New Bank of Tanzania Regulations on Financial Consumer Protection.

In this article, we provide an overview of the new Bank of Tanzania (Financial Consumer Protection) Regulations 2019 (the Regulations) which were published in Government Notice No. 884 on 22 November 2019.

In summary the Regulations:
  1. Introduce a variety of protections for consumers in terms of how financial service providers offer, market and deal with complaints related to the financial services that they offer to consumers; and
  2. Set out the powers that the Bank of Tanzania has in terms of enforcing non-compliance with the Regulations.
Key definitions under the Regulations
  • Financial education means imparting financial knowledge, skills and influencing financial behaviour of consumers to enable them to manage their personal financial matters and make informed decisions
  • Financial consumer protection means laws, institutions, practices and policies to safeguard consumer rights, enable consumers to make informed financial decisions and ensure fairness in the provision of products and services by financial service providers
  • Financial service provider means an institution licensed, regulated and supervised by the Bank of Tanzania
  • Senior management for the purpose of Regulation 6 includes the chief executive officer, head of function, any other senior officer reporting to the chief executive officer and any other person other than members of the Board of Directors who participates in making decisions that affect the whole or substantial part of the business of the financial service provider
Governance by Financial Service Providers
Regulation 4 provides for a general provision that every financial service provider shall have in place a structure of governance that will ensure the effective implementation of consumer protection in accordance with the provisions of the Regulations.

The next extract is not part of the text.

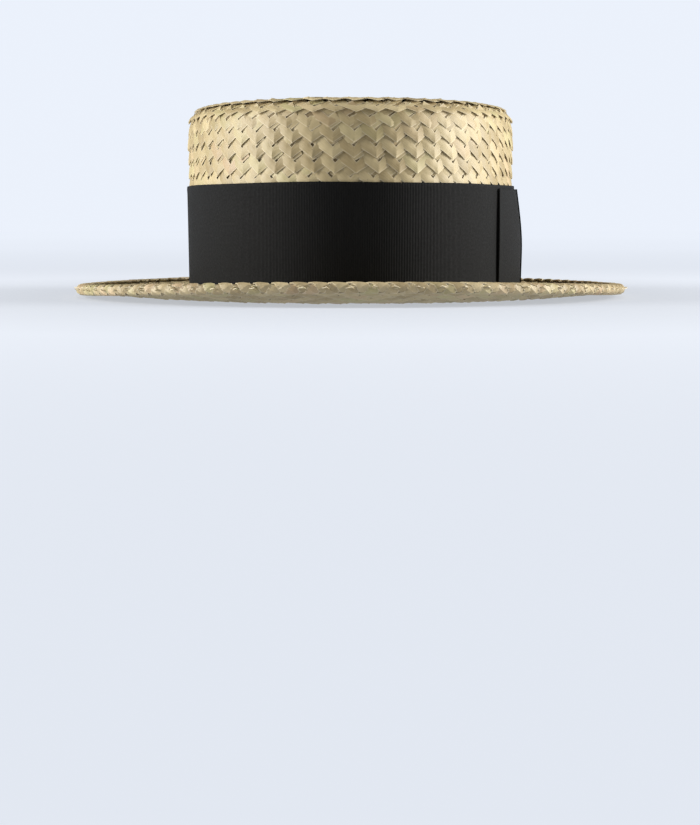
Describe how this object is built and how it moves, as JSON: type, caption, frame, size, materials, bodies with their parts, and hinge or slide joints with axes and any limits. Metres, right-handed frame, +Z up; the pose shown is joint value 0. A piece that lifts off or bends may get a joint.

Furthermore, Regulation 5 imposes responsibilities on the board of directors of the financial service provider (to include the overseeing of the implementation of a compliant financial consumer protection policy, ensuring that senior management has adequate processes in place for providing information necessary for the monitoring of these initiatives and to employ or appoint staff with sufficient knowledge in this regard. Regulation 6 also sets out the responsibilities of the senior management which are similarly wide ranging and include monitoring the compliance of the financial service provider in all aspects of its operations and identifying any financial products offered by the financial service provider that are a particular risk from a consumer protection compliance perspective.
In addition, the Regulations place an obligation on a financial service provider to adopt policies that are consistent with its own size and risk profile, which simultaneously allows it to discharge its obligations under the Regulations. Attached to this at Regulation 7(2) is the requirement that the financial service provider put in place adequate information management systems for measuring, monitoring, controlling and reporting any consumer protection issues.
Regulation 8 requires that appropriate financial consumer protection policies are in place and that these policies would include:
  • the roles and responsibilities for consumer protection at all levels
  • compliance risk management practices for consumer protection that facilitates the identification, measurements, monitoring and control of risks
  • information sharing of consumer protection among functional units including complaint statistics, fraud reports and legal claims
  • disclosure in respect of accountability, transparency, complaint handling process and other redress channels
  • review of financial products or services to identify, monitor and control consumer protection risks
  • adequate control mechanisms to safeguard consumers’ assets against incidences of fraud, misappropriation and misuse
  • procedures that aim to protect consumers’ deposits and other assets against internal and external fraud or misuse regarding consumers’ accounts
  • periodic audit for control systems to ascertain consumer protections adequacy and effectiveness to guard against breaches
  • regular update systems to guide against possible security lapses and
  • periodic internal risk assessment to identify and assess data security risks on systems and appropriate control to restrict and monitor access to the database containing the consumers’ information
It is required that a financial service provider annually reviews its consumer protection policies and submits to the Bank of Tanzania the revised policies (indicating all changes) not later than thirty days after the Board of Directors approved the new policy. Regulation 9 also requires that every financial service provider reports consumer protection matters to the Bank of Tanzania in the form and at the time prescribed by the Bank of Tanzania.